35 Mi’kmaq Indians were charged with cutting timber on Crown lands in Nova Scotia without authorization. The accused argued that as Mi’kmaq Indians, they were not required to obtain provincial authorization to log because they have a right to log on Crown lands for commercial purposes pursuant to treaty or aboriginal title. The trial court entered convictions which were overturned by the Court of Appeal.
- Do the Peace and Friendship Treaties give aboriginals a treaty right to log on Crown lands without permission, contrary to provincial regulations?
- What is the correct test for occupancy that is needed when determining if aboriginal title exists?
Appeal allowed, convictions restored.
The majority finds that the Treaties do not grant this right, and therefore the appeal must be allowed and the convictions restored. The Mi'kmaq tried to argue that these rights progressed from the "truckhouse" clause of the treaties similarly to the right to fish in Marshall. To address this, the Court states that there must be evidence that a similar practice to logging for trade was done at the time the treaties were created. They find no evidence that this was the case, and therefore the treaty did not protect the right.
The treaty gave the Mi'kmaq the right to continue their trading activities as they were established in 1760. Obviously, the rights protected were not frozen in time, thus if the Aboriginals traded logs in 1760 then this practice would likely be allowed today as a modern evolution of the practice.

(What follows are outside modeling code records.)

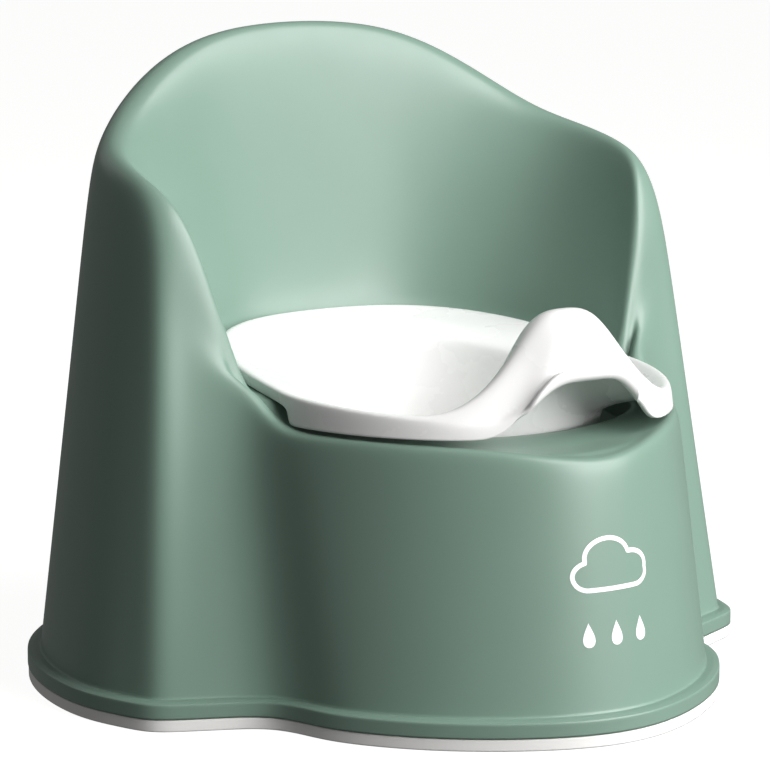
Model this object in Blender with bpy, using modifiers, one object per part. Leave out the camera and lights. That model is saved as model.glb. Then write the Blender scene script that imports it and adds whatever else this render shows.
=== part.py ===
"""Potty training chair: a one-piece seat shell, a lift-out inner potty and an anti-slip edging.

+Z is up, the child faces -Y, and the chair stands on z = 0.
"""
import math

import bpy
from mathutils import Vector

# ---------------------------------------------------------------- driving dimensions (metres)
# overall
CHAIR_WIDTH = 0.3720        # across the foot flange
CHAIR_DEPTH = 0.3560        # front to back across the foot flange
BACK_TOP = 0.3095           # crest of the backrest above the floor

# foot: edging strip under a small flange
FLANGE_OUT = 0.0065         # flange beyond the wall
FLANGE_TOP = 0.0135         # top face of the flange
FLANGE_UNDER = 0.0058       # underside of the flange
FLANGE_ROUND = 0.0008       # softened top edge of the flange
STRIP_HEIGHT = 0.0082       # edging, from the floor up behind the flange
STRIP_THICK = 0.0035
STRIP_INSET = 0.0004        # band set in from the flange face

# plan of the wall where it meets the flange; a point is (inset from the half width, y)
NOSE_ALLOWANCE = 0.0017     # the smoothed skin draws the narrow nose in by this much
FOOT_SIDE_Y = 0.0050        # widest point of the rear lobe
FOOT_REAR_EXP = 2.15
FOOT_CORNER = (0.0130, -0.0365)
FOOT_LOBE = (0.0385, -0.0480)
FOOT_NECK = (0.0645, -0.0600)
FOOT_NOSE = (0.0715, -0.0850)
NOSE_EXP = 1.60

# plan of the crest (top of the outer wall)
CREST_HALF_WIDTH = 0.1480
CREST_BACK_Y = 0.1120
CREST_FRONT_Y = -0.1600
CREST_SIDE_Y = 0.0260
CREST_REAR_EXP = 2.50
CREST_CORNER = (0.0015, -0.0120)
CREST_LOBE = (0.0190, -0.0240)
CREST_NECK = (0.0330, -0.0350)
CREST_NOSE = (0.0390, -0.0520)

# crest heights, back centre round the arm to front centre
BACK_SHOULDER = 0.2775
ARM_TOP = 0.2545
ARM_RISES = (0.0894, 0.0650, 0.0300, 0.0110, 0.0012)    # above the rim, from the arm to the neck
FRONT_STEP = 0.0166         # front edge below the rim
SCOOP_DEPTH = 0.0095        # finger recess in the middle of the front edge
BACK_CROWN = 0.0030         # fall of the crest from its middle to the next station
ARM_DIP = 0.0070            # fall of the arm before it turns down to the front
CREST_ROLL = 0.0108         # rounding of the arm and backrest
FRONT_ROLL = 0.0050         # rounding of the front edge
ARM_ROLLS = (0.0120, 0.0130, 0.0120, 0.0095, 0.0065)    # rounding from the arm down to the neck
ARM_FALLS = (0.40, 0.90, 0.95, 0.60, 0.20)              # how far that rounding leans inward

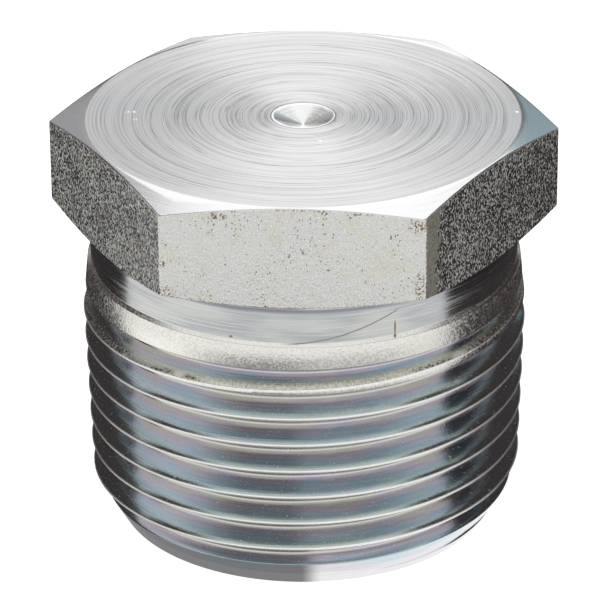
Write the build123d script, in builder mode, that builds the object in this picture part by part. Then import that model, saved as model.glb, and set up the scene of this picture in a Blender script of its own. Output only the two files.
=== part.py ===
from build123d import *
import math
import os

# Hexagon head pipe plug, one solid piece of steel, in millimetres.
# It stands on the end of its thread at Z = 0, with the head on top and the axis on Z.
# The head has a flat facing -Y and a corner on each side along X.

os.makedirs("parts", exist_ok=True)

INCH = 25.4

# Head
across_flats = 33.2
head_height = 8.1
corner_round = 0.3
top_face_inset = 0.25
top_chamfer_angle = 15.2
under_chamfer_angle = 19.4
centre_mark_diameter = 4.5
centre_mark_depth = 0.75

# Neck, a plain turned band between the head and the thread
neck_length = 2.9
ledge_width = 0.4

# Taper pipe thread of 60 degrees, 1 in 16 on the diameter
threads_per_inch = 11.5
thread_length = 20.9
end_crest_diameter = 32.7
taper_on_diameter = 1 / 16
thread_angle = 60

# The groove is at full depth up to the run-out, and there it rises out in one turn
run_out_length = 3.0
run_out_rise_in_depths = 0.85
groove_end_angle = 216

# Over this length the blank shrinks from the largest crest towards the neck
crest_fade_length = 4.2
neck_step = 0.26

# Lead chamfer at the thread end, down to about the bottom of the groove
lead_chamfer_depth = 1.9
lead_chamfer_angle = 30

# The blank stands this far outside the crests, where the flanks of the groove meet
crest_allowance = 0.35

# How far the cutters reach past the metal
past_corner = 1
past_blank = 0.25

# Sizes that follow from the ones above
pitch = INCH / threads_per_inch
half_pitch = pitch / 2
taper_on_radius = taper_on_diameter / 2
taper_angle = math.degrees(math.atan(taper_on_radius))
flank_slope = math.tan(math.radians(thread_angle / 2))
thread_depth = half_pitch / flank_slope
shoulder_height = thread_length + neck_length
total_height = shoulder_height + head_height
flat_distance = across_flats / 2
corner_radius = flat_distance / math.cos(math.radians(30))
neck_radius = flat_distance - ledge_width
end_crest_radius = end_crest_diameter / 2
largest_crest_height = thread_length - crest_fade_length
largest_crest_radius = end_crest_radius + largest_crest_height * taper_on_radius

# Outline of the blank: the lead chamfer, a cone outside the crests, and a cone that
# cuts the last crests lower and lower towards the neck
blank_radius_at_zero = end_crest_radius + crest_allowance
end_face_radius = end_crest_radius - lead_chamfer_depth
lead_slope = math.tan(math.radians(lead_chamfer_angle))
lead_height = (blank_radius_at_zero - end_face_radius) / (lead_slope - taper_on_radius)
lead_radius = end_face_radius + lead_height * lead_slope
step_radius = neck_radius + neck_step
step_height = thread_length - neck_step
fade_slope = (largest_crest_radius - step_radius) / (step_height - largest_crest_height)
fade_radius_at_zero = step_radius + step_height * fade_slope
fade_height = (fade_radius_at_zero - blank_radius_at_zero) / (fade_slope + taper_on_radius)
fade_radius = blank_radius_at_zero + fade_height * taper_on_radius

# The two corner chamfers are turned, so they are cones that run past the corners
past_corner_radius = corner_radius + past_corner
top_slope = math.tan(math.radians(top_chamfer_angle))
under_slope = math.tan(math.radians(under_chamfer_angle))
top_face_radius = flat_distance - top_face_inset
top_chamfer_drop = (past_corner_radius - top_face_radius) * top_slope
under_chamfer_rise = (past_corner_radius - neck_radius) * under_slope

# The cutter for the thread groove is a V, and its path starts below the end face
cutter_reach = thread_depth + crest_allowance + past_blank
full_depth_length = thread_length - run_out_length
half_turns = math.ceil(full_depth_length / half_pitch) + 1
root_radius_at_zero = end_crest_radius - thread_depth
run_out_rise = run_out_rise_in_depths * thread_depth
run_out_angle = math.degrees(math.atan(run_out_rise / pitch))


def root_radius(height):
    """Radius of the bottom of the groove at a height above the end face."""
    return root_radius_at_zero + height * taper_on_radius


def groove_path(height, turns, cone_angle, start_angle):
    """Some turns of the thread's helix on a cone, from a height and an angle there."""
    slant_pitch = pitch / math.cos(math.radians(cone_angle))
    helix = Helix(
        slant_pitch,
        turns * pitch,
        root_radius(height),
        center=(0, 0, height),
        cone_angle=cone_angle,
        mode=Mode.PRIVATE,
    )
    return helix.rotate(Axis.Z, start_angle)


# Path of the groove in half turns, and then a turn on a steeper cone that lifts it out
groove_paths = []
for left in range(half_turns, 0, -1):
    start_height = full_depth_length - left * half_pitch
    start_angle = groove_end_angle - left * 180
    groove_paths.append(groove_path(start_height, 1 / 2, taper_angle, start_angle))
groove_paths.append(groove_path(full_depth_length, 1, run_out_angle, groove_end_angle))

with BuildPart() as pipe_plug:
    # Hexagon with slightly rounded corners
    with BuildSketch(Plane.XY.offset(shoulder_height)):
        RegularPolygon(flat_distance, 6, major_radius=False)
    extrude(amount=head_height)
    fillet(pipe_plug.edges().filter_by(Axis.Z), corner_round)

    # Corner chamfers above and below, and the shallow cone left by the lathe's centre in
    # the top face, all turned as one outline
    with BuildSketch(Plane.XZ):
        with BuildLine():
            Polyline(
                (0, shoulder_height),
                (neck_radius, shoulder_height),
                (past_corner_radius, shoulder_height + under_chamfer_rise),
                (past_corner_radius, total_height - top_chamfer_drop),
                (top_face_radius, total_height),
                (centre_mark_diameter / 2, total_height),
                (0, total_height - centre_mark_depth),
                close=True,
            )
        make_face()
    revolve(axis=Axis.Z, mode=Mode.INTERSECT)

    # Neck and thread blank, reaching up inside the head
    with BuildSketch(Plane.XZ):
        with BuildLine():
            Polyline(
                (0, 0),
                (end_face_radius, 0),
                (lead_radius, lead_height),
                (fade_radius, fade_height),
                (step_radius, step_height),
                (neck_radius, thread_length),
                (neck_radius, shoulder_height + head_height / 2),
                (0, shoulder_height + head_height / 2),
                close=True,
            )
        make_face()
    revolve(axis=Axis.Z)

    # Thread groove. Each piece starts with the same V, on the plane where the last ended.
    along = groove_paths[0] % 0
    for path in groove_paths:
        start = path @ 0
        with BuildSketch(Plane(start, x_dir=(start.X, start.Y, 0), z_dir=along)):
            with BuildLine():
                Polyline(
                    (0, 0),
                    (cutter_reach, -cutter_reach * flank_slope),
                    (cutter_reach, cutter_reach * flank_slope),
                    close=True,
                )
            make_face()
        sweep(path=path, is_frenet=True, clean=False, mode=Mode.SUBTRACT)
        along = path % 1

pipe_plug.part.label = "pipe_plug"
export_step(pipe_plug.part, "parts/pipe_plug.step")
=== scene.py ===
import math

import bmesh
import bpy
import numpy as np
from mathutils import Matrix, Vector


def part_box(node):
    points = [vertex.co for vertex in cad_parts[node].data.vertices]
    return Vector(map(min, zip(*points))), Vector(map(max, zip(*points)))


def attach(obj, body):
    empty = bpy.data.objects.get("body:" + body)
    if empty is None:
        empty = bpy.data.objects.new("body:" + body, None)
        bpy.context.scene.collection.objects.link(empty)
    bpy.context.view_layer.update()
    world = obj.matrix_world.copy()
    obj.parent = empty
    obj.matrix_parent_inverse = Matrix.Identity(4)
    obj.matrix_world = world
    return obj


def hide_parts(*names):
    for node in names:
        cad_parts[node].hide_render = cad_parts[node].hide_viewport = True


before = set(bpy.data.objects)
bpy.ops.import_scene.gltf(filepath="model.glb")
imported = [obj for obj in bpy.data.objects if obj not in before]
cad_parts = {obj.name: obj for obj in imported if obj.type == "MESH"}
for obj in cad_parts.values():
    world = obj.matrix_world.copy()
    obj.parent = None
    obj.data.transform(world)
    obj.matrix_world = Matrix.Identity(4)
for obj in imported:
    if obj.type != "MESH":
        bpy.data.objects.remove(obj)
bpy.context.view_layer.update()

# Looks of a hexagon head pipe plug. The CAD solid stands on the end of its thread at
# Z = 0, with the axis on Z, a flat facing -Y and a corner on each side along X.
# One detailed mesh stands for the solid: the same form with rounded crests, roots and
# edges, and one material for each way that the real plug was cut. Lengths are in metres,
# and in millimetres where a material lays out its pattern.

_, node_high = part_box("pipe_plug")

MM = 0.001
INCH = 25.4 * MM

# Head. The height of the whole plug is the frame's.
total_height = node_high.z
flat_distance = 16.6 * MM
head_height = 8.1 * MM
shoulder_height = total_height - head_height
corner_round = 0.3 * MM
top_face_inset = 0.25 * MM
top_face_radius = flat_distance - top_face_inset
top_chamfer_angle = 15.2
top_slope = math.tan(math.radians(top_chamfer_angle))
under_chamfer_angle = 19.4
under_slope = math.tan(math.radians(under_chamfer_angle))
centre_mark_radius = 2.25 * MM
centre_mark_depth = 0.75 * MM
edge_break = 0.05 * MM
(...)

However, because there was no logging trade in 1760, the practices of the accused were not modern development of a treaty right, and were not protected at all. The proper test to employ when considering if a treaty trade right exists is to ask if the aboriginal people participated in a trade that can be said to be the precursor to the modern practice at the time the treaty was signed.
In the Nova Scotia Court of Appeal, Cromwell held that the trial judge's test for occupancy was too strict, as it did not allow for the nomadic lifestyle of the Mi'kmaq's to be considered. The trial judge's test was that they must have established a "regular use of a defined piece of land". Therefore, such things as a settlement would satisfy the test. However, the respondents did not regularly occupy the land, and therefore they failed this test. Cromwell's test took the nomadic lifestyle into effect, and set a lower threshold of "occasional entry on the land and acts from which an intent to occupy can be inferred". He found that the respondents met this standard, and therefore should be given good title.
McLachlin, writing for the majority, does not agree with Cromwell's lower threshold. She applies the test laid out in Delgamuukw, but in the end they rely on the trial judge's stricter threshold for occupancy. The defendants did not possess a treaty or permit to the lands concerned, and had not occupied them to the extent necessary to establish aboriginal title. They also discuss that in some cases where aboriginal title is not found, permission to use the land for agricultural or traditional reasons may be permitted, but this is not the case here. They put lots of emphasis on trying to balance the common law and aboriginal law, however it seems that the common law wins out in this case.
- When asking if a treaty that guaranteed trade rights protects a particular trade, you must ask if the aboriginal people participated in a trade that can be said to be the precursor to the modern practice at the time the treaty was signed; if they did not, then there is no treaty protection of the trade because neither party considered it when the treaty was signed.
- In order to be deemed to "occupy" lands to a satisfactory extent of being able to claim aboriginal title to them, one must establish that they regularly use a defined piece of land for a certain purpose.